** Goal **
Your task is to tally the lines of the listing containing the word "down" and report the figure alone.

++++++

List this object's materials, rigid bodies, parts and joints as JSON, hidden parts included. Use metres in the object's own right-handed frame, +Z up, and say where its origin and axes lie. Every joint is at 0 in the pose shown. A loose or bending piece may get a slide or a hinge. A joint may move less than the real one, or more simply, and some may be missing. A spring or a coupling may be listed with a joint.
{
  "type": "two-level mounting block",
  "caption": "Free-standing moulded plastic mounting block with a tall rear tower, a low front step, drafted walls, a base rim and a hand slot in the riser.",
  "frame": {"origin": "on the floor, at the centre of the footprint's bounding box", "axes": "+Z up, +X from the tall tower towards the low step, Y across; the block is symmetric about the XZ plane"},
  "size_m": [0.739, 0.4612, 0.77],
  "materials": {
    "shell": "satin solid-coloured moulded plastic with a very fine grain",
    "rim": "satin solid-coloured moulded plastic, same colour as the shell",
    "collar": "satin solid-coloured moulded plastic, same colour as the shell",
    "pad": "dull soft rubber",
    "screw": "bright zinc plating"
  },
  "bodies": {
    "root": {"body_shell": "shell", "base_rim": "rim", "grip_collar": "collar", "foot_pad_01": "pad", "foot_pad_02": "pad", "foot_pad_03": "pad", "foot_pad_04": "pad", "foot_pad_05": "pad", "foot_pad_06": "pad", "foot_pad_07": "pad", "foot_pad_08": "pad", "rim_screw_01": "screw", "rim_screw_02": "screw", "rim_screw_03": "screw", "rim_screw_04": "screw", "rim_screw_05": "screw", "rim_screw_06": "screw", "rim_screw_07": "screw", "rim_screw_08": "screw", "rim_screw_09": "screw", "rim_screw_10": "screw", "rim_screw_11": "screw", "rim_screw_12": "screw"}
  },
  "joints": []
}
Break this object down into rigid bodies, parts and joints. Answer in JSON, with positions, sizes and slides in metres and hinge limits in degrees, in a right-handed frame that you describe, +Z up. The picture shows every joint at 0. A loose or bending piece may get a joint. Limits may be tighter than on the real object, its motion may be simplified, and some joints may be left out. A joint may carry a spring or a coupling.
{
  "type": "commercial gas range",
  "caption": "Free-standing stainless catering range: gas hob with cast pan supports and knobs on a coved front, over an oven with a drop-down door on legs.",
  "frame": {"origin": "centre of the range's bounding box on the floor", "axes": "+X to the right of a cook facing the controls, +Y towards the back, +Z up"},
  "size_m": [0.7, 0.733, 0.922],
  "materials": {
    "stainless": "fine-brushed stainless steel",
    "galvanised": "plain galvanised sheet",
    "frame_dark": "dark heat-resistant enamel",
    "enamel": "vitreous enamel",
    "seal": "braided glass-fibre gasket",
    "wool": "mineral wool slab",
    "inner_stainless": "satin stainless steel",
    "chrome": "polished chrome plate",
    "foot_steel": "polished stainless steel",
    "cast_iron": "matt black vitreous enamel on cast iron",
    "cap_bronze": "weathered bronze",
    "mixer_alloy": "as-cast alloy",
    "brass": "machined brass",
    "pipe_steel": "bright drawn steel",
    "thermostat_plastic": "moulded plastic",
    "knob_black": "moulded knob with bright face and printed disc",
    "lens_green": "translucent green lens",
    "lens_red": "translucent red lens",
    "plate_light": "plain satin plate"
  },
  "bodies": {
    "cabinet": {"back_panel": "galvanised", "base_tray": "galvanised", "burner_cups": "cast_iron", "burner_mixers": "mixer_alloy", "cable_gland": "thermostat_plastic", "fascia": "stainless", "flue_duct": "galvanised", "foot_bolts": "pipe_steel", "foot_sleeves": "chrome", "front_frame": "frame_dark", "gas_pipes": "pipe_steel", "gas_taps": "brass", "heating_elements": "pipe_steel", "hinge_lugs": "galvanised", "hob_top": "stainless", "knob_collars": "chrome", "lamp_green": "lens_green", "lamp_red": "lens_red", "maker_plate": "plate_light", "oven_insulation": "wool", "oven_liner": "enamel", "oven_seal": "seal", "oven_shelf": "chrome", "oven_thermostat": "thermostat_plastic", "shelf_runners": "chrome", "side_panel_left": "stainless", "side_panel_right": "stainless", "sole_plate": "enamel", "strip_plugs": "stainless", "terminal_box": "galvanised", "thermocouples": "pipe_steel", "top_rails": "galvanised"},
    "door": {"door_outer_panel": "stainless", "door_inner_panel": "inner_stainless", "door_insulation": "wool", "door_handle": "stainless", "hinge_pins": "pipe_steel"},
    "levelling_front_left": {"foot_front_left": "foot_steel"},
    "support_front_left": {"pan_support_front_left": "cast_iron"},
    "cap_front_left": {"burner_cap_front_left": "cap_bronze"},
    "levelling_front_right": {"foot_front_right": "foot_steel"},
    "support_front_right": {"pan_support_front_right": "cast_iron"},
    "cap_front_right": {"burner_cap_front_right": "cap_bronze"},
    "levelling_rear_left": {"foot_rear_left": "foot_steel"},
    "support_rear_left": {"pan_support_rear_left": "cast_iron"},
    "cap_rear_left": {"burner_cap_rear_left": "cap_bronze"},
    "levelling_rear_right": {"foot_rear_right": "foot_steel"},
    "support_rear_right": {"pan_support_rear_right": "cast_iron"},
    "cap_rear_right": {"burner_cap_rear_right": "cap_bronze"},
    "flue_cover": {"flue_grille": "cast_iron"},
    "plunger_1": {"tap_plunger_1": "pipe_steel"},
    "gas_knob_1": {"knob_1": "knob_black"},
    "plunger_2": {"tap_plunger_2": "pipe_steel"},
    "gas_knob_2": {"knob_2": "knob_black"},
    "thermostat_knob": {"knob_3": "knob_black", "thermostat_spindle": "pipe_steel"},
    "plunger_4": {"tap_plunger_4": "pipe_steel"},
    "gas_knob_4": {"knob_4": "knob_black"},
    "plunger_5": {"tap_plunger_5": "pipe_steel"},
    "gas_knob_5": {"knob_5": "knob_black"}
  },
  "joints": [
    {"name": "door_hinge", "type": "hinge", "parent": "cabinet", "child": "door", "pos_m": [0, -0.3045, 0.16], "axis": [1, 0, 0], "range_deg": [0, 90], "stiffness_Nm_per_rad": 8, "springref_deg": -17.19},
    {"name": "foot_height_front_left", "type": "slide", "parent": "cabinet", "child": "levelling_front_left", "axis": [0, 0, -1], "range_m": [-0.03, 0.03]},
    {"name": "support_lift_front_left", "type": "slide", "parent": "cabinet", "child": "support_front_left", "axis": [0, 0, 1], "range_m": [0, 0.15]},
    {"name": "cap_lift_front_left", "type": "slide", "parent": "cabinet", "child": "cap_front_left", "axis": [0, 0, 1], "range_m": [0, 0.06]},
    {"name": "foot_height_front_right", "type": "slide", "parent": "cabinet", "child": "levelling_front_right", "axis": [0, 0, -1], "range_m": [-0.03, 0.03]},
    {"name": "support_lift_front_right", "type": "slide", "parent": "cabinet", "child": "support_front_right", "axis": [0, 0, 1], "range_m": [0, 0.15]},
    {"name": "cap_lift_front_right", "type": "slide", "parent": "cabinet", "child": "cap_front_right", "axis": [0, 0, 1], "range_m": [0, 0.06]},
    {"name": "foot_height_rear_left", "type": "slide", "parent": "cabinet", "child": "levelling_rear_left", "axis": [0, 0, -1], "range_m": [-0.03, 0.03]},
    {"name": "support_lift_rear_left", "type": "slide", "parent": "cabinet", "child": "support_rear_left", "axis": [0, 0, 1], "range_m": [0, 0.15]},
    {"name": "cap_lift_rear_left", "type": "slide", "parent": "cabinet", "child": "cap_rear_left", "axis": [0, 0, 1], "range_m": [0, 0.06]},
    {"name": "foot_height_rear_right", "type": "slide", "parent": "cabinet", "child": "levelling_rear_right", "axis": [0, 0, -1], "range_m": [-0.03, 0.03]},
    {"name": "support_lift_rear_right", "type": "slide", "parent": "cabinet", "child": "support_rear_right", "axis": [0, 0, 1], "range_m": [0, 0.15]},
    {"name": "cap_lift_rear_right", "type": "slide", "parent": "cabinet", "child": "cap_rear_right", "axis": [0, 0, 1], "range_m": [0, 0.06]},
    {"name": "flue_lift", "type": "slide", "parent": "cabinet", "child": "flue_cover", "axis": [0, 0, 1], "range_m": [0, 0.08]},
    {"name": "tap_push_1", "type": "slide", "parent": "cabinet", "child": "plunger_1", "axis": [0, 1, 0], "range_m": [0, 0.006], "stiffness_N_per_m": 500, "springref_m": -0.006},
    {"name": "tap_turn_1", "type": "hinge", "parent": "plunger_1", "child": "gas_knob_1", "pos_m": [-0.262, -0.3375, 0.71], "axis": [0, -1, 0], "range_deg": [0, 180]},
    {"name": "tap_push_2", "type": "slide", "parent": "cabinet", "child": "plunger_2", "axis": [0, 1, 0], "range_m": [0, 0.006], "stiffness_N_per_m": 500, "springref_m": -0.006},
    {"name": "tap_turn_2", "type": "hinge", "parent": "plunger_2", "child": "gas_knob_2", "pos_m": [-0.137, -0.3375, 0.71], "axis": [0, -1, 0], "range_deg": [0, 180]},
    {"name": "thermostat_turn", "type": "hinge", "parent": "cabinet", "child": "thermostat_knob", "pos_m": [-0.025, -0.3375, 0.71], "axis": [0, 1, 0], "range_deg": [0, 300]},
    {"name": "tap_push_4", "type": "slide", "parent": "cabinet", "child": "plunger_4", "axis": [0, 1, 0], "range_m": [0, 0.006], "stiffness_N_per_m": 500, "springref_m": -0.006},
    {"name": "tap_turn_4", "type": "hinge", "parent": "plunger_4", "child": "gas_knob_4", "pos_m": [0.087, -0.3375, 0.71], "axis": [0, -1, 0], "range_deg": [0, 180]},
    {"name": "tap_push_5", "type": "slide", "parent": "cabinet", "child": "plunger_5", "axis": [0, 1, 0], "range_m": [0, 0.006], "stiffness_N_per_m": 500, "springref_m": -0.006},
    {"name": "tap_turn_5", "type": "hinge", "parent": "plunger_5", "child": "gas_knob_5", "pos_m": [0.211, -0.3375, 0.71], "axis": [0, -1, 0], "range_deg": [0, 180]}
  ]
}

++++++

** Final answer **
2